Quattro anni dopo la campana suona in Campania e Basilicata. E’ nella ricostruzione che il Nord si distingue dal Sud. Perchè a Sud la spesa pro capite della prima emergenza si innalza, arrivando alla cifra attualizzata di 7889 euro (solo per il primo anno e per ciascun terremotato) senza che i benefici siano visibili. Nascerà quella che verrà definita l’economia della catastrofe: un flusso ininterrotto di danaro per soddisfare bisogni nuovi e forse falsi. Alla fine il conto della spesa raggiunge i sessantamila miliardi di lire. Troppo e soprattutto troppo lungo il tempo impiegato, troppi scandali, tanto che si parlerà di Irpiniagate, troppi conflitti di interessi. Troppi imprenditori del Nord che scendono a Sud per svaligiarlo, per ottenere i benefici di legge (tutto il capitale necessario a costruire le industrie promesse) che viene raccolto e spesso dirottato altrove. I dieci/quindici anni della ricostruzione friulana si trasformano nel disastroso trentennio irpino. La curva della spesa ridiscenderà nel 1997 quando l’Umbria e le Marche soffrono del grande terremoto (5.6 Richter), pochi i morti (11) ma molti danni. La spesa per l’emergenza si ferma nel primo anno a 4810 euro (sempre attualizzati) pro capite.

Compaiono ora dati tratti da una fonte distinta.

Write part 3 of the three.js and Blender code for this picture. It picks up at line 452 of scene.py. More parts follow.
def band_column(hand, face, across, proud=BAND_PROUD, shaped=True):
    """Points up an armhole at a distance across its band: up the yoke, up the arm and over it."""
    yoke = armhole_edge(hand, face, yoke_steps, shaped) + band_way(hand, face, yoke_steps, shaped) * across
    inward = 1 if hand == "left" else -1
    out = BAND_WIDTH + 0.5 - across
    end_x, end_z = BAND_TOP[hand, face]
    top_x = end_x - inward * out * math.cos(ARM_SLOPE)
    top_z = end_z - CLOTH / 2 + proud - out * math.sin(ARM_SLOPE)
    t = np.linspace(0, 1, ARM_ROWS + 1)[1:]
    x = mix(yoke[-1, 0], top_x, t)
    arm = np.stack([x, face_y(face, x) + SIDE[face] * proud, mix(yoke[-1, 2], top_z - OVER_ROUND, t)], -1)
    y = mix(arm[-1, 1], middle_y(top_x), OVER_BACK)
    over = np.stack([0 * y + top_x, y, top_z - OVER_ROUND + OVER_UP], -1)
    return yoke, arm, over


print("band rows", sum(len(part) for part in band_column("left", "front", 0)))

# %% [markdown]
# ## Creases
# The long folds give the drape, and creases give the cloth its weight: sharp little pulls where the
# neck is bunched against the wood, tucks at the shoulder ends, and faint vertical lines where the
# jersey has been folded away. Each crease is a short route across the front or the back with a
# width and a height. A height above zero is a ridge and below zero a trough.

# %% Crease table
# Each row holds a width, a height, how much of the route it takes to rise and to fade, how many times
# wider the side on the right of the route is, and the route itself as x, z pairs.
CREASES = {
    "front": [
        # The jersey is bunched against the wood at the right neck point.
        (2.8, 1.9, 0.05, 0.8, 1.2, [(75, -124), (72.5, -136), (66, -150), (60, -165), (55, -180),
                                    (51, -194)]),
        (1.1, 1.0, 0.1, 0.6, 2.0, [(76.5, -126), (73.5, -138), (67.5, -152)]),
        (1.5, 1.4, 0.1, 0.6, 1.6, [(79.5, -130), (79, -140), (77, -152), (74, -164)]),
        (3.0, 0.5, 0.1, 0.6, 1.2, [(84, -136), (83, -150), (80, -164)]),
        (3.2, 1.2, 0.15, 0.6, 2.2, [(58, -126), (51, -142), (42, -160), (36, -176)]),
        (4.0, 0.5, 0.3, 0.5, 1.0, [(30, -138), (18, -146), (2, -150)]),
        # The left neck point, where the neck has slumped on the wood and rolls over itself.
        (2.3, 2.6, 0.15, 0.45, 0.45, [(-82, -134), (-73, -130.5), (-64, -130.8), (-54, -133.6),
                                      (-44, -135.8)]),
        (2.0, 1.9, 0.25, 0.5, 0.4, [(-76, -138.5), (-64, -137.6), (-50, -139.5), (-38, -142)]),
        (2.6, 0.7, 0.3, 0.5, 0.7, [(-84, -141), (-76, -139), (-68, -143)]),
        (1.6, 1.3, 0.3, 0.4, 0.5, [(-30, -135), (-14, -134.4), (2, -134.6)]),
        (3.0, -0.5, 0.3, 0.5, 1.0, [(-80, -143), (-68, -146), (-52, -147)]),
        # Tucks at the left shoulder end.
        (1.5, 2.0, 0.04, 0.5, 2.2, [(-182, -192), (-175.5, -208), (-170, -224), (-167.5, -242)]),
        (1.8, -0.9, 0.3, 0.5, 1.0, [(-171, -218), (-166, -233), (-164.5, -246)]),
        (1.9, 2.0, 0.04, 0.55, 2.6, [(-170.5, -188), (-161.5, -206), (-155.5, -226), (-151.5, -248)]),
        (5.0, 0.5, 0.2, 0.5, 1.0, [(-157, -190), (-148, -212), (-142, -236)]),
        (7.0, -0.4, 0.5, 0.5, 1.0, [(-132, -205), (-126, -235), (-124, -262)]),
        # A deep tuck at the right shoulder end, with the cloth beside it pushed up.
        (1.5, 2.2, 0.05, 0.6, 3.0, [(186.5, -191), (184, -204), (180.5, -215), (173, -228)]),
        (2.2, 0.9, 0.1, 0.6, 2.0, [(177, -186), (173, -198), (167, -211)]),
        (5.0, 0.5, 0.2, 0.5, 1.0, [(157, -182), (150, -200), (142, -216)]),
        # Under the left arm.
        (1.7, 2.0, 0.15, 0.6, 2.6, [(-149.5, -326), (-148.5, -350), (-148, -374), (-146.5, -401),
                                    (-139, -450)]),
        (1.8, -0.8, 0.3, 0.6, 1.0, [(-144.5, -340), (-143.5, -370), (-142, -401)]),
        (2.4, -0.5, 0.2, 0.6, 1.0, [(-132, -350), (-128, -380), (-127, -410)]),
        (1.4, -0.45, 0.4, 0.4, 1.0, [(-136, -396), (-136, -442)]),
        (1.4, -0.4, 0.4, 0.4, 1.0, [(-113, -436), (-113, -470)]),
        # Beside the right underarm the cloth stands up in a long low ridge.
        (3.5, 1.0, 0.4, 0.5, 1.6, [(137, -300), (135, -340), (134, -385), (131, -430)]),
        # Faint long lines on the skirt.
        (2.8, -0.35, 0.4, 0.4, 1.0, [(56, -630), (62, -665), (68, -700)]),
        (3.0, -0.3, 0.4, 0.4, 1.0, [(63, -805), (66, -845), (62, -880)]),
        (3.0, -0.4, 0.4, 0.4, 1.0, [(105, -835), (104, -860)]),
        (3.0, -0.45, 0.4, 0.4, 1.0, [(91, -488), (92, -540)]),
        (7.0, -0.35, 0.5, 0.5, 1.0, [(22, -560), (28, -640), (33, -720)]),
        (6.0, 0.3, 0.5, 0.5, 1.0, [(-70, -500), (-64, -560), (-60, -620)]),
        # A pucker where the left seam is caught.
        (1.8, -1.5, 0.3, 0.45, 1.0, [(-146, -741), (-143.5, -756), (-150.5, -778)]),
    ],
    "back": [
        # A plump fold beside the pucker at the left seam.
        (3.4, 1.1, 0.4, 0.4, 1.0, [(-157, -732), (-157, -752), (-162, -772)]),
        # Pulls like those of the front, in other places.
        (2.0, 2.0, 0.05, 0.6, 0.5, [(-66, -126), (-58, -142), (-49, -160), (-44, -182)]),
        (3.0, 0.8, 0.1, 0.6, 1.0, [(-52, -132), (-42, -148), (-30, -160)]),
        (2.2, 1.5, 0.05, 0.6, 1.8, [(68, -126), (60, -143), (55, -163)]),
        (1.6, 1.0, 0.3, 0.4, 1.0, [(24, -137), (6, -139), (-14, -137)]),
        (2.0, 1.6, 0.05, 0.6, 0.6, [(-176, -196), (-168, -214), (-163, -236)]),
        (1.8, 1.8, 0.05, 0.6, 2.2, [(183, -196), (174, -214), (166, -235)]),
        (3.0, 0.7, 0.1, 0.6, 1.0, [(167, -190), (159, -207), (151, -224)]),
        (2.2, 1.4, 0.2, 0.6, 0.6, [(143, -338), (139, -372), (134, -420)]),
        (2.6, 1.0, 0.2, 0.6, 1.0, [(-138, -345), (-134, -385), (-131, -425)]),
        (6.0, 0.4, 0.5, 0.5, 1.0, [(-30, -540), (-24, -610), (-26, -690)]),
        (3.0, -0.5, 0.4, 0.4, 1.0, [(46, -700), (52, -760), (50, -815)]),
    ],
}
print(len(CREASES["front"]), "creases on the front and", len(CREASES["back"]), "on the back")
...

Poi nel Molise (anno 2002), nella sciagura dei bimbi della scuola di San Giuliano di Puglia seppelliti (ventinove le vittime) il primato della spesa pazza si fa assoluto. L’emozione per le bare bianche condiziona anche il flusso finanziario: saranno spesi 27mila euro per assistere, rifocillare e dare un primo tetto a ciascuno dei per fortuna pochi terremotati nel solo primo anno. La politica fa la sua parte: allarga prodigiosamente il territorio danneggiato, eleva le cifre del patimento e promuove, nel solco dell’economia della catastrofe, la seconda grande abbuffata. Appena mitigata, sette anni dopo, quando a L’Aquila Silvio Berlusconi, da premier, decide di realizzare, per i senzatetto, non i prefabbricati ma vere e proprie case. Il progetto C.a.s.e. acronimo che spiegherà la costruzione di palazzetti in legno e acciaio, succhierà un fiume di danaro e prima ancora, per organizzare solo la prima accoglienza, la Protezione civile spenderà 23.718 euro per ciascun senzatetto. A farne le spese è proprio L’Aquila che dopo dieci anni e sei miliardi spesi, ancora è una città provvisoria.

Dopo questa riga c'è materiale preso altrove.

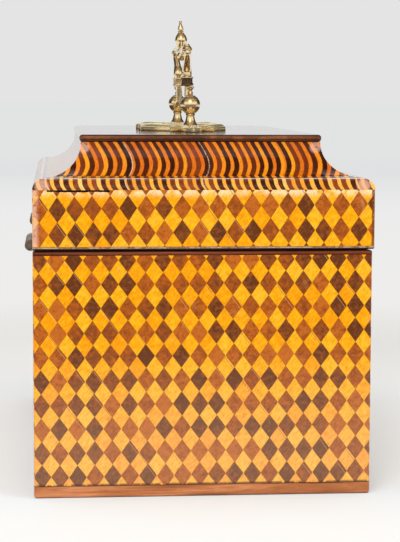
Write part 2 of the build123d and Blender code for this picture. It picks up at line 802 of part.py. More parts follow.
with BuildPart() as upright_bail:
    for hand in (-1, 1):
        route = [Vector(hand * x, 0, z) for x, z in half_route]
        with BuildLine() as neck:
            FilletPolyline(*route, radius=bend_radii(route))
        with BuildSketch(Plane(origin=route[0], z_dir=(-hand, 0, 0))):
            Circle(bail_radius)
        sweep(path=neck.line)
        with BuildSketch(Plane(origin=route[0], z_dir=(-hand, 0, 0))):
            Circle(bail_boss_radius)
        extrude(amount=bail_boss_length)
        with BuildSketch(Plane(origin=route[0], z_dir=(hand, 0, 0))):
            Circle(pivot_radius)
        extrude(amount=bail_boss_gap + pivot_depth)
        with BuildSketch(Plane(origin=(hand * (neck_x - bail_neck_lean / 2), 0, collar_height))):
            Circle(collar_radius)
        extrude(amount=collar_length / 2, both=True)
        with Locations((hand * (shoulder_x - knop_radius / 2), 0, bail_crown)):
            Sphere(knop_radius)
    crown_plane = Plane(origin=(0, 0, bail_crown), x_dir=(1, 0, 0), z_dir=(0, -1, 0))
    finial_height = bail_height - bail_crown
    with BuildSketch(crown_plane):
        with BuildLine():
            vase_top = (vase_neck_radius, vase_neck_level)
            tip_level = finial_height - finial_tip_radius
            tip_start = ball_foot(tip_level, finial_tip_radius, finial_neck_radius)
            ThreePointArc((0, -pendant_drop), (pendant_radius, -pendant_drop / 2), (bail_radius, 0))
            ThreePointArc((bail_radius, 0), (vase_radius, vase_level), vase_top)
            ThreePointArc(vase_top, (spire_radius, (vase_neck_level + tip_level) / 2), tip_start)
            ThreePointArc(tip_start, (finial_tip_radius, tip_level), (0, finial_height))
            Line((0, finial_height), (0, -pendant_drop))
        make_face()
    revolve(axis=Axis(crown_plane.origin, UP))

with BuildPart() as bail:
    with Locations(Location((0, lid_y, pivot_z), (-bail_lean, 0, 0))):
        add(upright_bail.part)
write(bail, "bail")
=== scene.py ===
"""Looks of an antique parquetry tea caddy with a moulded lid and a brass swan-neck handle.

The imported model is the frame: X runs along the length, -Y is the front with the lock, +Y the
hinged back and Z is up, with the origin in the middle of the underside. Blender's own lengths
are in metres, and the sizes written here are in millimetres unless their text says otherwise.
"""

import logging
import math
from dataclasses import dataclass, replace
from enum import Enum
from typing import Sequence

import bpy
from mathutils import Matrix, Vector

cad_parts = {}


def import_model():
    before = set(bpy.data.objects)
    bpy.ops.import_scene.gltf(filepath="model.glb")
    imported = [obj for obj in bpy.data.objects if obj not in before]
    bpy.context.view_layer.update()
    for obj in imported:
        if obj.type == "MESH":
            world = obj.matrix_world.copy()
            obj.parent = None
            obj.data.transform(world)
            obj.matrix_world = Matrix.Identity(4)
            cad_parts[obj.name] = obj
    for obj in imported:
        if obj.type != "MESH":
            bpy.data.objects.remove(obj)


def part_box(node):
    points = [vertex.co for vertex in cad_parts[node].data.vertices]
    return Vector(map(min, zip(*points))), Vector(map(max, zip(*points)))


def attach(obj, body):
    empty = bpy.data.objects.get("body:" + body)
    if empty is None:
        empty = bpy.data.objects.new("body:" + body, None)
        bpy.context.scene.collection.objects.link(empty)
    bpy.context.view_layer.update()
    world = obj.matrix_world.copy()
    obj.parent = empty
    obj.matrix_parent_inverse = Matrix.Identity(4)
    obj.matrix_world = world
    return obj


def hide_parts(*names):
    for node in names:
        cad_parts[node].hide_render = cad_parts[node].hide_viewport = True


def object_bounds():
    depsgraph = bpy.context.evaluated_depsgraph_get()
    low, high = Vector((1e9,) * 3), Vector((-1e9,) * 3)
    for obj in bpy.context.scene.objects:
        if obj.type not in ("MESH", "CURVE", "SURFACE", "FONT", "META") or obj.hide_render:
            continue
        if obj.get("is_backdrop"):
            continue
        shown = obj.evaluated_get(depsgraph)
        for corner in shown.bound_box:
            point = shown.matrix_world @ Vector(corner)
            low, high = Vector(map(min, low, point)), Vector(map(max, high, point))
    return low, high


log = logging.getLogger("tea_caddy")

Colour = tuple[float, float, float, float]
Stop = tuple[float, Colour]
Profile = tuple[tuple[float, float], ...]
Socket = bpy.types.NodeSocket
Piece = bpy.types.Object

MM = 0.001

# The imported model's levels and corners
RIM_TOP = 102.4
LID_BOTTOM = 102.9
CORNER_X = 120.4
CORNER_Y = 70.4

# Optics of the wax polish, and how far soft edges in the materials reach
THIN_POLISH = 1.27
SOFT_EDGE = 0.3


def srgb(red: int, green: int, blue: int) -> Colour:
    """Turn a colour as seen on a screen into the linear one that shaders take.

    Args:
        red: Red from 0 to 255.
        green: Green from 0 to 255.
        blue: Blue from 0 to 255.

    Returns:
        The linear colour with full opacity.
    """

    def linear(level: float) -> float:
        """One channel from 0 to 1, without its screen curve."""
        return level / 12.92 if level <= 0.04045 else ((level + 0.055) / 1.055) ** 2.4

    return (linear(red / 255), linear(green / 255), linear(blue / 255), 1.0)


# What age has left on the lozenges, with painted highlights, reflection and shadow
FRIEZE_TOP_HIGHLIGHT = srgb(255, 236, 190)
FLOOR_REFLECTION_ON_YELLOW = srgb(250, 208, 178)
FLOOR_REFLECTION_ON_BROWN = srgb(186, 152, 124)
GRAIN_TINT = srgb(212, 192, 176)
FLECK_TINT = srgb(218, 184, 158)
GLUE = srgb(150, 78, 16)
CRACK_LIP_HIGHLIGHT = srgb(248, 196, 128)
CRACK = srgb(120, 60, 18)
WORN_WOOD = srgb(236, 176, 128)
FOOT_GRIME = srgb(72, 44, 34)
RUBBED_CORNER_HIGHLIGHT = srgb(228, 182, 158)
BAND_EDGE_HIGHLIGHT = srgb(222, 188, 156)
DEEP_SHADOW = srgb(18, 9, 5)
CORNER_STRIP: tuple[Stop, ...] = ((0.3, srgb(84, 36, 12)), (0.7, srgb(150, 84, 34)))
BANDING: tuple[Stop, ...] = ((0.3, srgb(92, 58, 40)), (0.7, srgb(176, 128, 92)))

# What age has left on the striped mouldings, with painted highlights and shade
STRIPE_GRAIN = srgb(208, 180, 160)
STRIPE_SEAM = srgb(120, 52, 16)
CHIP = srgb(70, 36, 20)
TOP_EDGE_HIGHLIGHT = srgb(226, 214, 204)
CREASE_SHADE = srgb(52, 30, 18)
WORN_SPOT_AND_GLINT = srgb(232, 178, 152)
BACKING = (srgb(120, 84, 52), srgb(176, 138, 94))
FILLER: tuple[Stop, ...] = ((0.55, srgb(58, 34, 22)), (0.8, srgb(206, 188, 164)))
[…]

L’Aquila doveva far capire a chi ci governa che prima della spesa è necessario delimitare i danni e rendere efficiente il meccanismo ricostruttivo. Parole al vento perché, anni dopo, Amatrice pare la replica di ciò che mai si dovrebbe fare: il fermo tecnico di una legislazione che inceppa invece di agevolare, allunga invece di accorciare. Complica anziché risolvere.